* Directive *
Print exactly the part opening with the line containing "within the hex" and closing with the line containing "in imported if", with both of those lines included.

┌─ Dataset extract

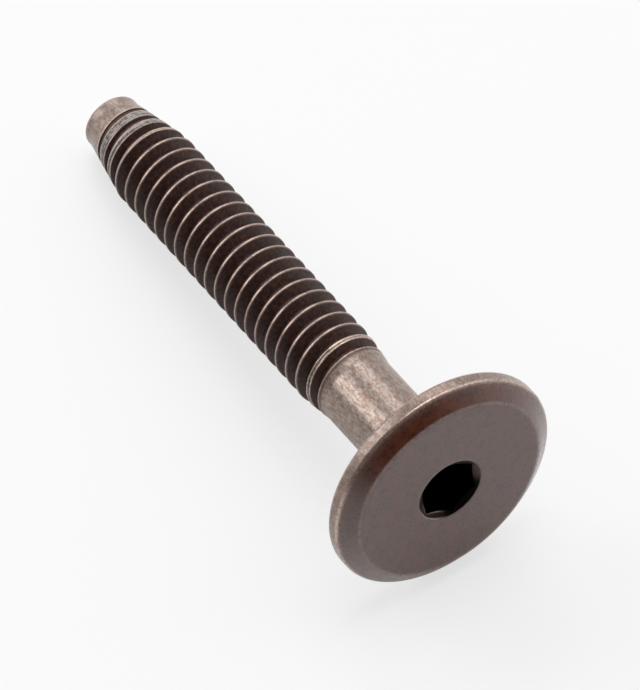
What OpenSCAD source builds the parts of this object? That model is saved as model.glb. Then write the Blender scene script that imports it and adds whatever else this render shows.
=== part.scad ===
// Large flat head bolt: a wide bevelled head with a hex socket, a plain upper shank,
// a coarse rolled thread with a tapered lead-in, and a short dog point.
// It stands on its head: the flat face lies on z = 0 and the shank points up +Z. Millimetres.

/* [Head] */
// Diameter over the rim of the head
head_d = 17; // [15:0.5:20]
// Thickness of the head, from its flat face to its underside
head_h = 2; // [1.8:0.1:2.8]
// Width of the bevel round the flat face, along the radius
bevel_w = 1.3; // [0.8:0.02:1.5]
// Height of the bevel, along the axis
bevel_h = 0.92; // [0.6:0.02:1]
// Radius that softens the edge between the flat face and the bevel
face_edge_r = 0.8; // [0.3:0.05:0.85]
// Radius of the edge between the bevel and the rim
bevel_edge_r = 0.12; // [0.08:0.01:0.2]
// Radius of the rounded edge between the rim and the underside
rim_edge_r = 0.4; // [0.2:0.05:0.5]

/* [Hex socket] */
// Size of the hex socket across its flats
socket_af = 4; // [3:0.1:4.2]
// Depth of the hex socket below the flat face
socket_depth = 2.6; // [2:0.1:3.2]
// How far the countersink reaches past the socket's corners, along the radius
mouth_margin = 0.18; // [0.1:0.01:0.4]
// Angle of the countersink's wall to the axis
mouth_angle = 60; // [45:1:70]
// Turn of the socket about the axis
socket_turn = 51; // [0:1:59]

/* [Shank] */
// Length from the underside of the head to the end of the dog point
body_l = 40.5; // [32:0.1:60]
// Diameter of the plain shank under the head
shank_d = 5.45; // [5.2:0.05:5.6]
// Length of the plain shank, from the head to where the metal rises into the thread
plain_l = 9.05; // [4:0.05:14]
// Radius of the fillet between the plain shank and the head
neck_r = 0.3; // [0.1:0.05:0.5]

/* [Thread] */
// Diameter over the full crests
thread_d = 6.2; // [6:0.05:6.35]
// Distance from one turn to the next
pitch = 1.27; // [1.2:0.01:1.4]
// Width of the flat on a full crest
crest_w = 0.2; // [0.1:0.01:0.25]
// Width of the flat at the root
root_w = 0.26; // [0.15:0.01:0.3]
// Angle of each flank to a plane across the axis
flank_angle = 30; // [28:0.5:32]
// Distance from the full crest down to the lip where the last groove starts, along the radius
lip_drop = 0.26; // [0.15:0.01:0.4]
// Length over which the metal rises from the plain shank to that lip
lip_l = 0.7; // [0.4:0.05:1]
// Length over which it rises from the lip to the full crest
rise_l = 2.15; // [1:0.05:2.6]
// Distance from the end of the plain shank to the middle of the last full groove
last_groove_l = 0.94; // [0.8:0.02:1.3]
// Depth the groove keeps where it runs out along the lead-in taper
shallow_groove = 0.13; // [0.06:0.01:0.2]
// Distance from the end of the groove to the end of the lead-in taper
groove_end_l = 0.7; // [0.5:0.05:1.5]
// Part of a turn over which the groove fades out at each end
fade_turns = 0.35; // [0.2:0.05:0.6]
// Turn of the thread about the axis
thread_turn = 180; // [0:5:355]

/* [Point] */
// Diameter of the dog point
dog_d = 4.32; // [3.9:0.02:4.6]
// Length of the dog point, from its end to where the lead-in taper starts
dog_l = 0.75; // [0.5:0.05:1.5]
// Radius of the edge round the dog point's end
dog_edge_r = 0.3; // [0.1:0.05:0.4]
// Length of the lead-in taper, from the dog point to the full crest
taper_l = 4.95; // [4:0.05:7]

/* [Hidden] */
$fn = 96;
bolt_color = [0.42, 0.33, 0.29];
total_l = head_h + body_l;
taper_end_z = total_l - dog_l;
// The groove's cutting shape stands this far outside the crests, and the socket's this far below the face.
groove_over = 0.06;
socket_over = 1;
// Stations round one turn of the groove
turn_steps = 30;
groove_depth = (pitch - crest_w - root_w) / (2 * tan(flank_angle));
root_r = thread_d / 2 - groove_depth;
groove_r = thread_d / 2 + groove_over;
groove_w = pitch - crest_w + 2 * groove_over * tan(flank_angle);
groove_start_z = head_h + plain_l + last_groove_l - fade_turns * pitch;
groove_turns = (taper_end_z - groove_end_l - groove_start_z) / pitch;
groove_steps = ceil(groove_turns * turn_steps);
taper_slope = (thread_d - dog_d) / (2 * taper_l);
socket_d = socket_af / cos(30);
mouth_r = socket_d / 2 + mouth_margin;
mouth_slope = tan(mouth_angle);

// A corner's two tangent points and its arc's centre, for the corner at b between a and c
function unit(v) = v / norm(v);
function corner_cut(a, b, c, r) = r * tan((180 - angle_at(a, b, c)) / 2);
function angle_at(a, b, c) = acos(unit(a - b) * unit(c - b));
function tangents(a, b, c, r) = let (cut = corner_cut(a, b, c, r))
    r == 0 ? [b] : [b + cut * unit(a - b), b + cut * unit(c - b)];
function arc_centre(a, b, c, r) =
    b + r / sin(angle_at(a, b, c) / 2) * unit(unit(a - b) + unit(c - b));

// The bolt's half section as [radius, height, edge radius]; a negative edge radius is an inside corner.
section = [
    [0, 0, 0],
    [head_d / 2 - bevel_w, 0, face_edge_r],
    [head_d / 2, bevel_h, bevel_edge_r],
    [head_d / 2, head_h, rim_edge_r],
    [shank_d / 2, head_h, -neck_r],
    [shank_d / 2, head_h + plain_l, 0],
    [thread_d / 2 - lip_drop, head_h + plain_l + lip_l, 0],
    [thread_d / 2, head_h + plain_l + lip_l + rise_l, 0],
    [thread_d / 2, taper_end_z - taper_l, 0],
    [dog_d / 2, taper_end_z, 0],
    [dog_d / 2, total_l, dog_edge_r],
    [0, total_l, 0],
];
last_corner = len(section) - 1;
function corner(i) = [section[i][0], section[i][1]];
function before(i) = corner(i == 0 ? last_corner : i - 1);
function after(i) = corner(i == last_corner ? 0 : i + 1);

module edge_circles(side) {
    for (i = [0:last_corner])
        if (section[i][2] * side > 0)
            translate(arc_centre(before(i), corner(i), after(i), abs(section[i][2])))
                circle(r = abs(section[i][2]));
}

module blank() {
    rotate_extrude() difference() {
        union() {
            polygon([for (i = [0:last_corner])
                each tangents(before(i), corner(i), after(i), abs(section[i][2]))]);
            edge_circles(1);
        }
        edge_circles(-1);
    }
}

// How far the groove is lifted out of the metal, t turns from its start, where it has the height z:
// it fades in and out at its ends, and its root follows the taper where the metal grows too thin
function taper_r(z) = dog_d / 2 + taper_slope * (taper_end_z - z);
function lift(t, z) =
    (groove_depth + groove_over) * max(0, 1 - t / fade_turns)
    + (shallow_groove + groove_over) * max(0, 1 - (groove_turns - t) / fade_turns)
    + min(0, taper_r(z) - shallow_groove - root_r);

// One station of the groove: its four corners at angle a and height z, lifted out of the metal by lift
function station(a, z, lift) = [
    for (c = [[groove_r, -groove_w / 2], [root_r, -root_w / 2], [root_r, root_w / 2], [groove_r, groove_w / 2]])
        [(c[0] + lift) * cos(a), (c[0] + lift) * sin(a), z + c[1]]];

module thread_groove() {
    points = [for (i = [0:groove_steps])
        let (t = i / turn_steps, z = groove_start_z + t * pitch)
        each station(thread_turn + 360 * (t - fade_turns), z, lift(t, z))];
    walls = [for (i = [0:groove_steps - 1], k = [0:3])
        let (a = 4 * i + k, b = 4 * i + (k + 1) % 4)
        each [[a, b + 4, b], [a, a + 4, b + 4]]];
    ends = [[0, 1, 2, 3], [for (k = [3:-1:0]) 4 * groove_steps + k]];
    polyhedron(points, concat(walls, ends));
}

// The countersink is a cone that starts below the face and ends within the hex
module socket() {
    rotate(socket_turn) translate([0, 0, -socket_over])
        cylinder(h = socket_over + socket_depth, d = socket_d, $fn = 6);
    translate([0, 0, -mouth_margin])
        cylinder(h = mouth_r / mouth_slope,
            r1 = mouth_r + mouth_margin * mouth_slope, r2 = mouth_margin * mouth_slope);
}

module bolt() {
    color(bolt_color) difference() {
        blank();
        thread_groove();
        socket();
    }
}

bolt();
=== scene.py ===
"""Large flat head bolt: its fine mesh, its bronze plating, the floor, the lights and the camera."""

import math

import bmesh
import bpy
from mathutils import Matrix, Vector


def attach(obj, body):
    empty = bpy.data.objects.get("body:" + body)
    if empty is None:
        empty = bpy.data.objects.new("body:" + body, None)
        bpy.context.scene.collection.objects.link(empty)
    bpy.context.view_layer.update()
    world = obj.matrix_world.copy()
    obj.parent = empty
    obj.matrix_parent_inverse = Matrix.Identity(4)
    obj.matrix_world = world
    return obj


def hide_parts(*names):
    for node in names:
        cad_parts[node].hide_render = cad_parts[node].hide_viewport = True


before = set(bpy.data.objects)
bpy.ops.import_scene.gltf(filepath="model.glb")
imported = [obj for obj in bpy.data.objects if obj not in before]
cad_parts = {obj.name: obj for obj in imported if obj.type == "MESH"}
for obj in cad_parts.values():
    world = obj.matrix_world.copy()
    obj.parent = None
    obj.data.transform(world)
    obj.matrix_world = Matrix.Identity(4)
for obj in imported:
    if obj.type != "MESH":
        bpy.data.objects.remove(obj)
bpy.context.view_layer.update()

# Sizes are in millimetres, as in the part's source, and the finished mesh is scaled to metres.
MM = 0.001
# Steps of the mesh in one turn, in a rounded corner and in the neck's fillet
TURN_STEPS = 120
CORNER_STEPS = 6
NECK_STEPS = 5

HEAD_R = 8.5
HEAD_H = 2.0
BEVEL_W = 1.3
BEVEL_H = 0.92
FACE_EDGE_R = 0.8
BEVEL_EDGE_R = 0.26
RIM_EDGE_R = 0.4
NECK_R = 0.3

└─

* Answer to this problem *
// The countersink is a cone that starts below the face and ends within the hex
module socket() {
    rotate(socket_turn) translate([0, 0, -socket_over])
        cylinder(h = socket_over + socket_depth, d = socket_d, $fn = 6);
    translate([0, 0, -mouth_margin])
        cylinder(h = mouth_r / mouth_slope,
            r1 = mouth_r + mouth_margin * mouth_slope, r2 = mouth_margin * mouth_slope);
}

module bolt() {
    color(bolt_color) difference() {
        blank();
        thread_groove();
        socket();
    }
}

bolt();
=== scene.py ===
"""Large flat head bolt: its fine mesh, its bronze plating, the floor, the lights and the camera."""

import math

import bmesh
import bpy
from mathutils import Matrix, Vector


def attach(obj, body):
    empty = bpy.data.objects.get("body:" + body)
    if empty is None:
        empty = bpy.data.objects.new("body:" + body, None)
        bpy.context.scene.collection.objects.link(empty)
    bpy.context.view_layer.update()
    world = obj.matrix_world.copy()
    obj.parent = empty
    obj.matrix_parent_inverse = Matrix.Identity(4)
    obj.matrix_world = world
    return obj


def hide_parts(*names):
    for node in names:
        cad_parts[node].hide_render = cad_parts[node].hide_viewport = True


before = set(bpy.data.objects)
bpy.ops.import_scene.gltf(filepath="model.glb")
imported = [obj for obj in bpy.data.objects if obj not in before]
cad_parts = {obj.name: obj for obj in imported if obj.type == "MESH"}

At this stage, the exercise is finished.